A major player in the global industrial real estate sector is making its first foray into the booming data center market — and it’s starting in Los Angeles.
Goodman Group, a Sydney-based warehouse and logistics developer, has broken ground on a 49.5-megawatt data center in the city of Vernon, just southeast of downtown Los Angeles. The facility, named Goodman LAX01 Vernon, is the company’s first data center development and marks the launch of a multibillion-dollar expansion into digital infrastructure.
Located on a 5.6-acre site at 3094 E Vernon Ave, the 264,000-square-foot, three-story building will be ready for occupancy in mid-2026. Goodman acquired the former meat-packing site in 2023 for $206 million and is working closely with the City of Vernon on redevelopment. The area, known for being “exclusively industrial,” offers relatively smooth permitting and entitlement processes — an advantage in the tight Southern California market, where new development often requires demolition of existing buildings.

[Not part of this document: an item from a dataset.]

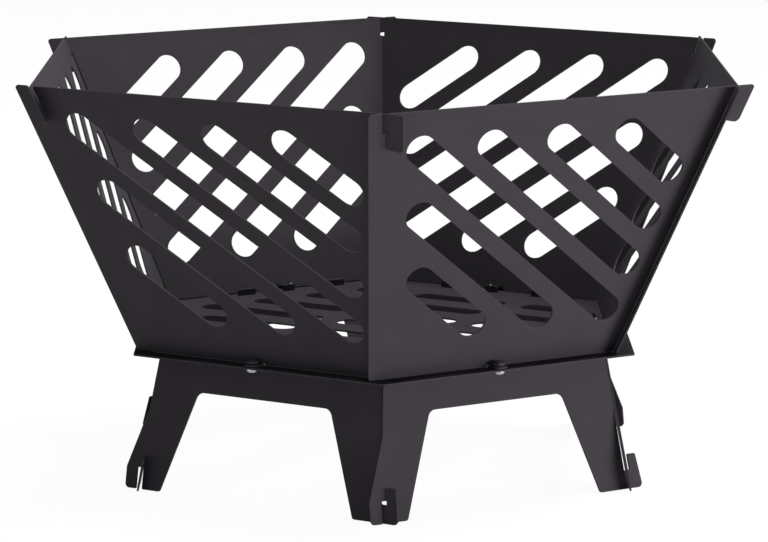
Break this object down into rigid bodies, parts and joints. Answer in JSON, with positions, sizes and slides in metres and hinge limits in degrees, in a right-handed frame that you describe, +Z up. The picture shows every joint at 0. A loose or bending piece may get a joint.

The location — near One Wilshire, an office tower that doubles as the most interconnected data and telecommunications site in the Western United States because of the number of network operators housed there — is typical of where the firm wants to build data centers across North America due to its "redundant power availability, proximity to critical infrastructure, and demand from hyperscale and colocation customers,” said Anthony Rozic, CEO of Goodman North America, in a statement.
Goodman’s LAX01 Vernon is the first of many planned developments. The company expects to break ground on roughly 500 megawatts of data center capacity across North America, Europe, Australia, Japan, and Hong Kong by June 2026. These projects represent nearly half of Goodman’s $8.2 billion global development pipeline. The company says it currently controls a 5-gigawatt global power bank across 13 cities.

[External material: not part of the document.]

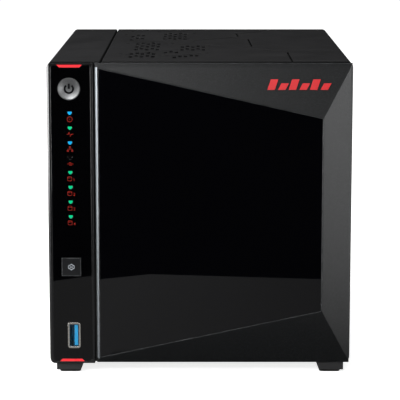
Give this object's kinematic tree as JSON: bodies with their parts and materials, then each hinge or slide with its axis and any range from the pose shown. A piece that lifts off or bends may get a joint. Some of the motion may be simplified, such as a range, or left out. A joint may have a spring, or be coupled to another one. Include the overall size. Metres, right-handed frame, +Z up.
{
  "type": "nas enclosure",
  "caption": "Desktop network storage box with a faceted magnetic door, vertical drive trays, a status column and a rear fan.",
  "frame": {"origin": "on the floor under the middle of the box", "axes": "+X to the right seen from the front, +Y to the back, +Z up"},
  "size_m": [0.174, 0.23, 0.181],
  "materials": {
    "shell_grey": "fine textured satin",
    "bezel_black": "satin",
    "gloss_black": "mirror gloss",
    "door_metal": "brushed dark",
    "trim_metal": "brushed",
    "sheet_steel": "galvanised",
    "black_sheet": "powder coat",
    "screw_steel": "plated",
    "magnet": "nickel plated",
    "button_metal": "turned",
    "red_plastic": "satin",
    "blue_lens": "lit",
    "green_lens": "lit",
    "dark_lens": "unlit",
    "connector_metal": "nickel plated",
    "usb_blue": "moulded",
    "jack_black": "moulded",
    "board_green": "solder mask",
    "brass": "plated",
    "heatsink_black": "anodised",
    "rubber": "matte"
  },
  "bodies": {
    "case": {"left_shell": "shell_grey", "right_shell": "shell_grey", "base_plate": "sheet_steel", "drive_cage": "sheet_steel", "rear_panel": "black_sheet", "rear_screws": "screw_steel", "foot_brackets": "bezel_black", "foot_pads": "rubber", "front_bezel": "bezel_black", "column_panel": "gloss_black", "red_accents": "red_plastic", "blue_led_lenses": "blue_lens", "green_led_lenses": "green_lens", "unlit_led_lens": "dark_lens", "front_usb_shell": "connector_metal", "front_usb_tongue": "usb_blue", "front_board": "board_green", "front_switches": "jack_black", "bezel_magnets": "magnet", "main_board": "board_green", "board_standoffs": "brass", "heatsink": "heatsink_black", "memory_module": "board_green", "lan_jacks": "connector_metal", "rear_usb_shells": "connector_metal", "rear_usb_tongues": "usb_blue", "hdmi_port": "connector_metal", "dc_jack": "jack_black", "backplane": "board_green", "drive_connectors": "jack_black", "fan_frame": "jack_black", "fan_screws": "screw_steel"},
    "door": {"door_frame": "door_metal", "door_panel": "gloss_black", "door_edge_trim": "trim_metal", "door_badge": "red_plastic", "door_magnets": "magnet"},
    "tray_1": {"tray_1": "bezel_black", "handle_pin_1": "screw_steel"},
    "handle_1": {"tray_handle_1": "shell_grey"},
    "latch_1": {"tray_latch_1": "shell_grey"},
    "tray_2": {"tray_2": "bezel_black", "handle_pin_2": "screw_steel"},
    "handle_2": {"tray_handle_2": "shell_grey"},
    "latch_2": {"tray_latch_2": "shell_grey"},
    "tray_3": {"tray_3": "bezel_black", "handle_pin_3": "screw_steel"},
    "handle_3": {"tray_handle_3": "shell_grey"},
    "latch_3": {"tray_latch_3": "shell_grey"},
    "tray_4": {"tray_4": "bezel_black", "handle_pin_4": "screw_steel"},
    "handle_4": {"tray_handle_4": "shell_grey"},
    "latch_4": {"tray_latch_4": "shell_grey"},
    "power_button": {"power_button": "button_metal"},
    "backup_button": {"backup_button": "bezel_black"},
    "fan_rotor": {"fan_rotor": "jack_black"}
  },
  "joints": [
    {"name": "door_pull", "type": "slide", "parent": "case", "child": "door", "axis": [0, -1, 0], "range_m": [0, 0.3]},
    {"name": "tray_1_slide", "type": "slide", "parent": "case", "child": "tray_1", "axis": [0, -1, 0], "range_m": [0, 0.2]},
    {"name": "handle_1_hinge", "type": "hinge", "parent": "tray_1", "child": "handle_1", "pos_m": [-0.03675, -0.0989, 0.045], "axis": [1, 0, 0], "range_deg": [0, 55]},
    {"name": "latch_1_press", "type": "slide", "parent": "tray_1", "child": "latch_1", "axis": [0, 1, 0], "range_m": [0, 0.0015], "stiffness_N_per_m": 400, "springref_m": -0.001},
    {"name": "tray_2_slide", "type": "slide", "parent": "case", "child": "tray_2", "axis": [0, -1, 0], "range_m": [0, 0.2]},
    {"name": "handle_2_hinge", "type": "hinge", "parent": "tray_2", "child": "handle_2", "pos_m": [-0.00325, -0.0989, 0.045], "axis": [1, 0, 0], "range_deg": [0, 55]},
    {"name": "latch_2_press", "type": "slide", "parent": "tray_2", "child": "latch_2", "axis": [0, 1, 0], "range_m": [0, 0.0015], "stiffness_N_per_m": 400, "springref_m": -0.001},
    {"name": "tray_3_slide", "type": "slide", "parent": "case", "child": "tray_3", "axis": [0, -1, 0], "range_m": [0, 0.2]},
    {"name": "handle_3_hinge", "type": "hinge", "parent": "tray_3", "child": "handle_3", "pos_m": [0.03025, -0.0989, 0.045], "axis": [1, 0, 0], "range_deg": [0, 55]},
    {"name": "latch_3_press", "type": "slide", "parent": "tray_3", "child": "latch_3", "axis": [0, 1, 0], "range_m": [0, 0.0015], "stiffness_N_per_m": 400, "springref_m": -0.001},
    {"name": "tray_4_slide", "type": "slide", "parent": "case", "child": "tray_4", "axis": [0, -1, 0], "range_m": [0, 0.2]},
    {"name": "handle_4_hinge", "type": "hinge", "parent": "tray_4", "child": "handle_4", "pos_m": [0.06375, -0.0989, 0.045], "axis": [1, 0, 0], "range_deg": [0, 55]},
    {"name": "latch_4_press", "type": "slide", "parent": "tray_4", "child": "latch_4", "axis": [0, 1, 0], "range_m": [0, 0.0015], "stiffness_N_per_m": 400, "springref_m": -0.001},
    {"name": "power_press", "type": "slide", "parent": "case", "child": "power_button", "axis": [0, 1, 0], "range_m": [0, 0.001], "stiffness_N_per_m": 900, "springref_m": -0.001},
    {"name": "backup_press", "type": "slide", "parent": "case", "child": "backup_button", "axis": [0, 1, 0], "range_m": [0, 0.001], "stiffness_N_per_m": 900, "springref_m": -0.001},
    {"name": "fan_spin", "type": "hinge", "parent": "case", "child": "fan_rotor", "pos_m": [0.0135, 0.098, 0.0935], "axis": [0, 1, 0], "continuous": true}
  ],
  "couplings": [
    {"joint": "tray_1_slide", "follows": "door_pull", "ratio": 0.6666},
    {"joint": "handle_1_hinge", "follows": "door_pull", "rad_per_m": 3.19},
    {"joint": "tray_2_slide", "follows": "door_pull", "ratio": 0.6666},
    {"joint": "handle_2_hinge", "follows": "door_pull", "rad_per_m": 3.19},
    {"joint": "tray_3_slide", "follows": "door_pull", "ratio": 0.6666},
    {"joint": "handle_3_hinge", "follows": "door_pull", "rad_per_m": 3.19},
    {"joint": "tray_4_slide", "follows": "door_pull", "ratio": 0.6666},
    {"joint": "handle_4_hinge", "follows": "door_pull", "rad_per_m": 3.19}
  ]
}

The move comes as investor appetite for data centers continues to surge, driven by insatiable tenant demand, rising rents, and limited supply. The Southern California colocation market is underbuilt compared to other major U.S. hubs, with just 315 megawatts of existing capacity, according to JLL’s Senior Director of Americas Data Center Research and Strategy Andrew Batson. That compares with 5,000 megawatts in Northern Virginia, 1,000 in the Pacific Northwest, and 800 in Northern California.
A hot category
Surging demand for storage of AI and cloud computing hardware by tech firms like Amazon, Microsoft and Google has pushed vacancy in North American colocation centers to an all-time low of 2.6% at the end of 2024, according to JLL.

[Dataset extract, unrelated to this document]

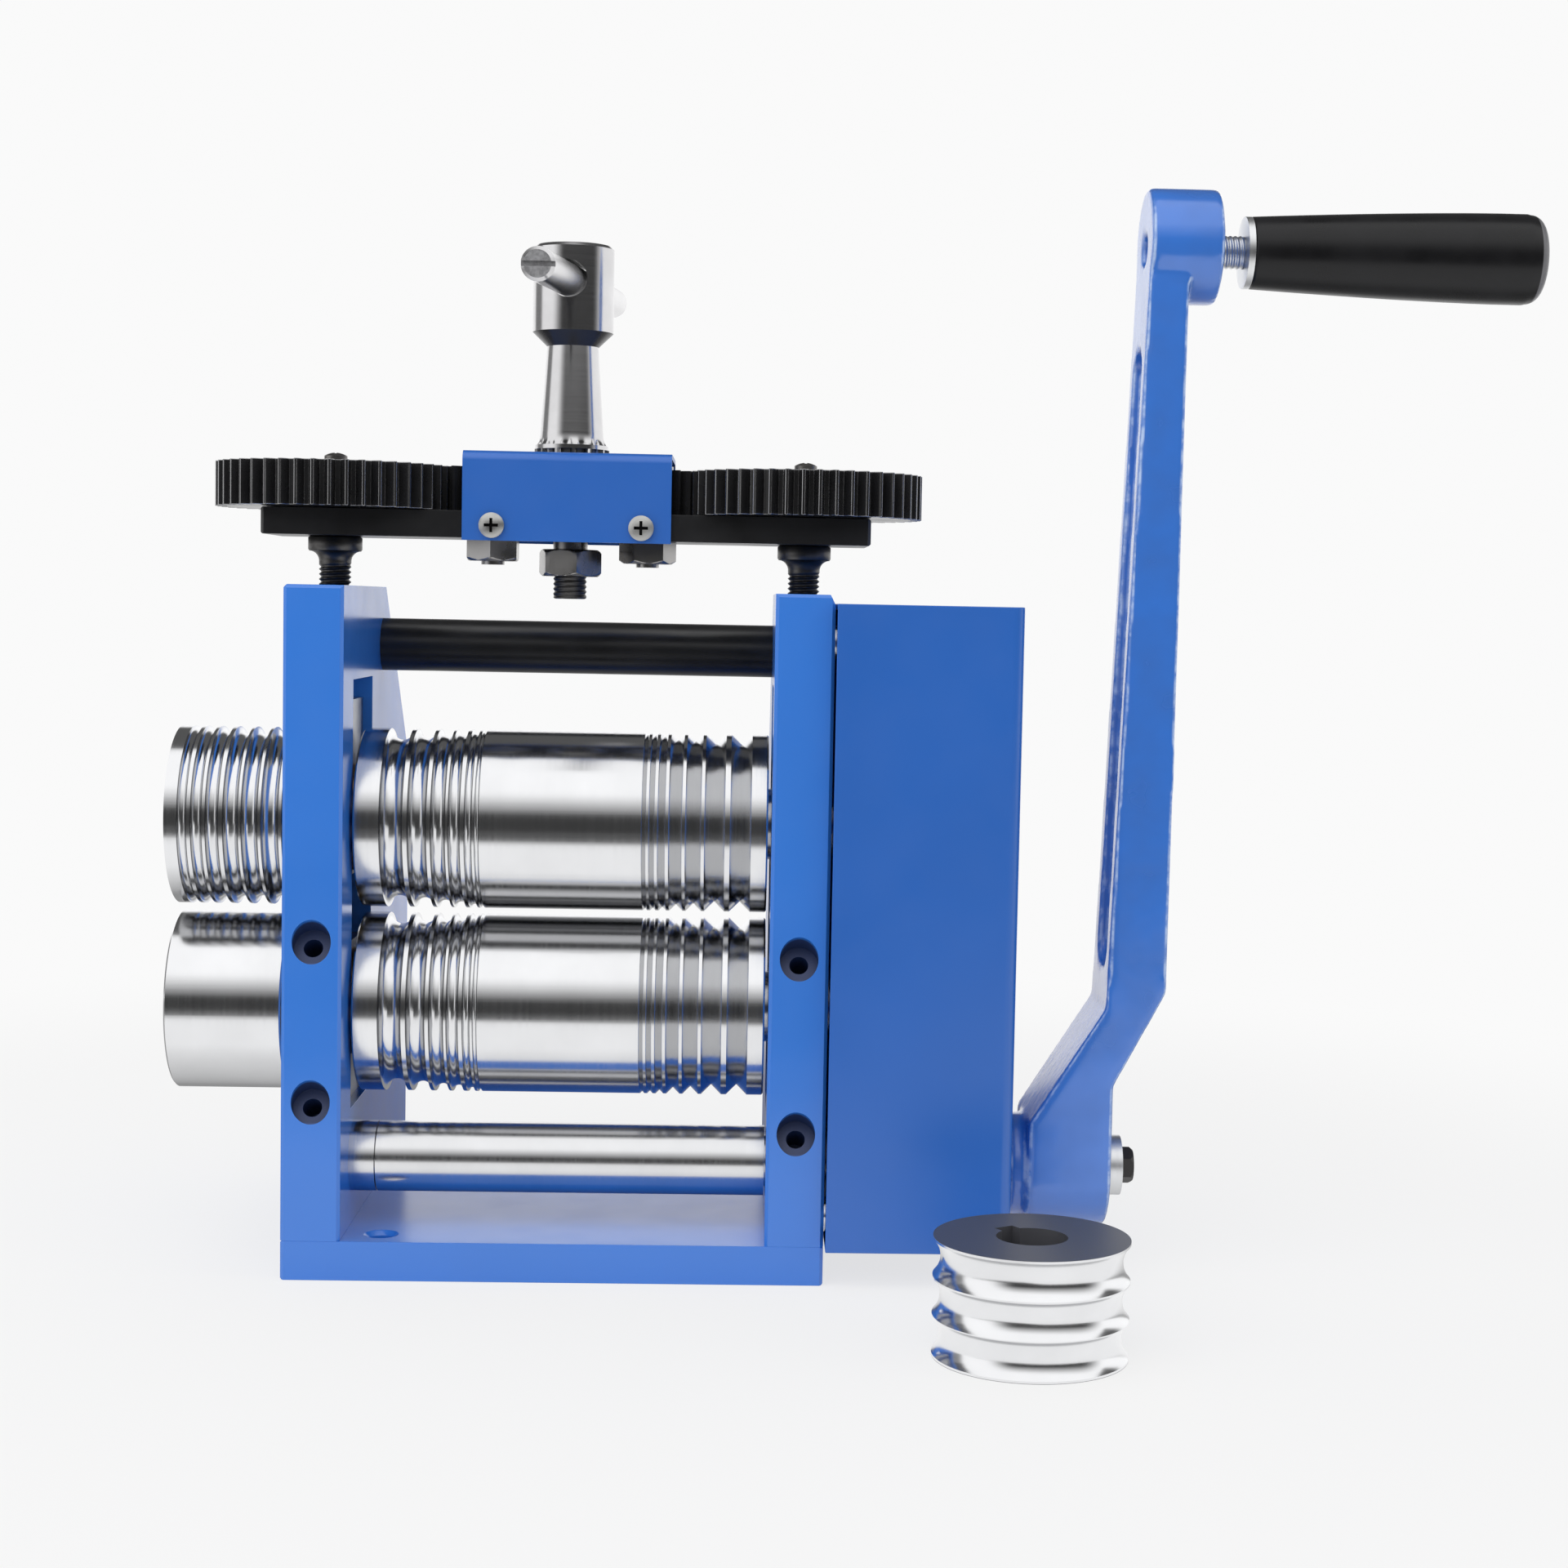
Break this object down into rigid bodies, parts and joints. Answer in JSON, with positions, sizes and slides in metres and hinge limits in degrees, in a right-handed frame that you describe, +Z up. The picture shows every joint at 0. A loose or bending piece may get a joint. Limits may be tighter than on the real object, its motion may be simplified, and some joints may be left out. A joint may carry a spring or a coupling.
{
  "type": "jewellers rolling mill",
  "caption": "Hand cranked bench rolling mill with grooved and flat rolls, side rolls, geared screw-down, T-handle, gear cover and a spare side roll.",
  "frame": {"origin": "centre of the base plate's underside, midway between the side plates", "axes": "X along the rolls towards the crank, Y from the front to the rear, Z up"},
  "size_m": [0.3361, 0.1995, 0.27],
  "materials": {
    "blue_paint": "smooth satin enamel",
    "blue_sheet": "smooth satin enamel on sheet",
    "cast_paint": "enamel over rough casting",
    "roll_steel": "ground and polished",
    "block_steel": "machined, dull",
    "bright_steel": "drawn and bright",
    "handle_steel": "turned, dull",
    "gear_steel": "cut, oiled",
    "black_gear": "black oxide",
    "screw_steel": "threaded, dark",
    "spring_steel": "wound wire",
    "zinc": "zinc plated",
    "bronze": "plain bearing bronze",
    "black_oxide": "black oxide",
    "black_grip": "moulded, satin",
    "cap_grey": "moulded, satin"
  },
  "bodies": {
    "frame": {"base_plate": "blue_paint", "left_side_plate": "blue_paint", "right_side_plate": "blue_paint", "frame_screws": "black_oxide", "upper_tie_bar": "black_oxide", "lower_left_block": "block_steel", "lower_right_block": "block_steel", "lower_left_bush": "bronze", "lower_right_bush": "bronze", "drive_bushes": "bright_steel", "gear_cover": "blue_sheet", "cover_pillars": "zinc", "cover_screws": "zinc", "spring_left_front": "spring_steel", "spring_left_rear": "spring_steel", "spring_right_front": "spring_steel", "spring_right_rear": "spring_steel"},
    "lower_roll_set": {"lower_roll": "roll_steel", "lower_side_roll": "roll_steel", "lower_side_screw": "black_oxide", "lower_roll_keys": "black_oxide", "lower_roll_gear": "gear_steel", "large_drive_gear": "gear_steel", "lower_gear_nut": "black_oxide"},
    "carriage": {"upper_left_block": "block_steel", "upper_right_block": "block_steel", "upper_left_bush": "bronze", "upper_right_bush": "bronze"},
    "upper_roll_set": {"upper_roll": "roll_steel", "upper_side_roll": "roll_steel", "upper_side_screw": "black_oxide", "upper_roll_keys": "black_oxide", "upper_roll_gear": "gear_steel", "upper_gear_nut": "black_oxide"},
    "crank": {"drive_shaft": "bright_steel", "drive_pinion": "gear_steel", "crank_arm": "cast_paint", "crank_washer": "zinc", "crank_bolt": "black_oxide", "grip_spindle": "zinc"},
    "grip": {"grip_handle": "black_grip", "grip_ferrule": "bright_steel", "grip_end_cap": "cap_grey"},
    "bridge": {"bridge_bar": "black_oxide", "bridge_cover": "blue_sheet", "bridge_cover_screws": "zinc", "idler_bolts": "handle_steel"},
    "left_screw": {"left_pressure_screw": "screw_steel", "left_adjusting_gear": "black_gear", "left_gear_screw": "zinc"},
    "right_screw": {"right_pressure_screw": "screw_steel", "right_adjusting_gear": "black_gear", "right_gear_screw": "zinc"},
    "left_idler": {"left_idler_gear": "black_gear"},
    "right_idler": {"right_idler_gear": "black_gear"},
    "handle": {"adjusting_handle": "handle_steel", "handle_nut": "handle_steel"},
    "cross_bar": {"cross_bar": "handle_steel"},
    "spare_roll": {"spare_roll": "roll_steel"}
  },
  "joints": [
    {"name": "lower_roll_turn", "type": "hinge", "parent": "frame", "child": "lower_roll_set", "pos_m": [0, -0.0279, 0.0637], "axis": [1, 0, 0], "continuous": true},
    {"name": "carriage_lift", "type": "slide", "parent": "frame", "child": "carriage", "axis": [0, 0, 1], "range_m": [-0.0008, 0.0045], "deforming": ["spring_left_front", "spring_left_rear", "spring_right_front", "spring_right_rear"]},
    {"name": "upper_roll_turn", "type": "hinge", "parent": "carriage", "child": "upper_roll_set", "pos_m": [0, -0.0279, 0.1104], "axis": [1, 0, 0], "continuous": true},
    {"name": "crank_turn", "type": "hinge", "parent": "frame", "child": "crank", "pos_m": [0, -0.0389, 0.02628], "axis": [1, 0, 0], "continuous": true},
    {"name": "grip_spin", "type": "hinge", "parent": "crank", "child": "grip", "pos_m": [0.2, -0.0389, 0.2549], "axis": [1, 0, 0], "continuous": true},
    {"name": "bridge_lift", "type": "slide", "parent": "frame", "child": "bridge", "axis": [0, 0, 1], "range_m": [-0.00081, 0.00451]},
    {"name": "left_screw_turn", "type": "hinge", "parent": "bridge", "child": "left_screw", "pos_m": [-0.05875, -0.0279, 0.1808], "axis": [0, 0, 1], "range_deg": [-230.41, 1296.01]},
    {"name": "right_screw_turn", "type": "hinge", "parent": "bridge", "child": "right_screw", "pos_m": [0.05875, -0.0279, 0.1808], "axis": [0, 0, 1], "range_deg": [-230.41, 1296.01]},
    {"name": "left_idler_turn", "type": "hinge", "parent": "bridge", "child": "left_idler", "pos_m": [-0.01937, -0.0279, 0.1808], "axis": [0, 0, 1], "range_deg": [-3240.01, 576.01]},
    {"name": "right_idler_turn", "type": "hinge", "parent": "bridge", "child": "right_idler", "pos_m": [0.01937, -0.0279, 0.1808], "axis": [0, 0, 1], "range_deg": [-3240.01, 576.01]},
    {"name": "handle_turn", "type": "hinge", "parent": "bridge", "child": "handle", "pos_m": [0, -0.0279, 0.1808], "axis": [0, 0, 1], "range_deg": [-797.55, 4486.16]},
    {"name": "cross_bar_slide", "type": "slide", "parent": "handle", "child": "cross_bar", "axis": [0.0749, 0.996, 0.0488], "range_m": [-0.062, 0.044]},
    {"name": "spare_roll_lift", "type": "slide", "parent": "frame", "child": "spare_roll", "axis": [0, 0, 1], "range_m": [0, 0.06]}
  ],
  "couplings": [
    {"joint": "upper_roll_turn", "follows": "lower_roll_turn", "ratio": -1},
    {"joint": "crank_turn", "follows": "lower_roll_turn", "ratio": -2.25},
    {"joint": "bridge_lift", "follows": "carriage_lift", "ratio": 1},
    {"joint": "left_screw_turn", "follows": "carriage_lift", "rad_per_m": 5026.5},
    {"joint": "right_screw_turn", "follows": "carriage_lift", "rad_per_m": 5026.5},
    {"joint": "left_idler_turn", "follows": "carriage_lift", "rad_per_m": -12566},
    {"joint": "right_idler_turn", "follows": "carriage_lift", "rad_per_m": -12566},
    {"joint": "handle_turn", "follows": "carriage_lift", "rad_per_m": 17400}
  ]
}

New space is snapped up quickly: more than 72% of the nearly 6.5 gigawatts under construction is already preleased, and second-generation space is often re-leased within weeks. Tenants seeking large blocks of capacity often face a two year wait.
In November, Prime Data Centers opened the three-story, 242,495-square-foot facility at 4701 S. Santa Fe Ave. in Vernon; it's now fully leased by two artificial intelligence firms.
At the same time, developers are battling long lead times for power, which can stretch up to four years in some markets. Utilities are increasingly cautious, rolling out new requirements to manage the flood of requests.
Despite these challenges, demand remains red-hot. The colocation sector has been growing at a 20% compound annual growth rate since 2020. In 2024 alone, more than 2.5 gigawatts of capacity was delivered — and nearly 100% of it was absorbed immediately, according to JLL.